Later he became even more generous and offered us his precious header file. With that we can declare the entire set of functions as C code with a so-called *Linkage Block*:

extern "C" {

#include <herberts/good_ole_math_functions.h>

}

In this style, <math.h> is included in <cmath>.

**7.3 Some Final Words**

I hope you have enjoyed reading this book and are eager to apply many of the freshly learned techniques in your own projects. It was not my intention to cover all facets of C++; I tried my best to demonstrate that this powerful language can be used in many different ways and provide both expressiveness and performance. Over time you will find your own personal way of making the best use of C++. “Best use” was a fundamental criterion for me: I did not want to enumerate uncountable features and all subtleties vaguely related to the language but rather to show which features or techniques would best help you reach your goals.

In my own programming, I have spent a lot of time squeezing out as much performance as possible and have conveyed some of that knowledge in this book. Admittedly, such tuning is not always fun, and writing C++ programs without ultimate performance requirements is much easier. And even without playing the nastiest tricks, C++ programs are still in most cases clearly faster than those written in other languages.

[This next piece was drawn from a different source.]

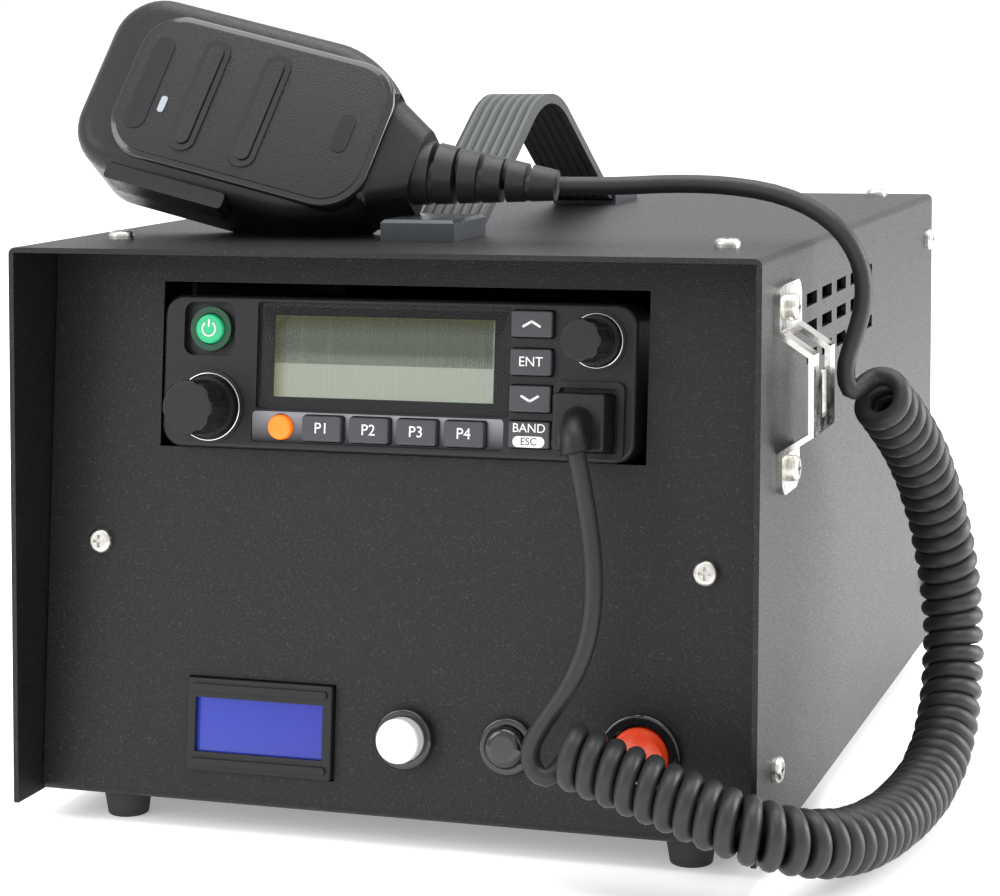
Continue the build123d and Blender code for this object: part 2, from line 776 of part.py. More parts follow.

Thus, before focusing on performance, pay attention to productivity. The most precious resource in computing is not the processor time or the memory but your development time. And no matter how focused you are, it always takes longer than you think. A good rule of thumb is to make an initial guess, multiply it by two, and then use the next-larger time unit. The additional time is okay if it leads to a program or computing result that really makes a difference. You have my wholehearted wishes for that.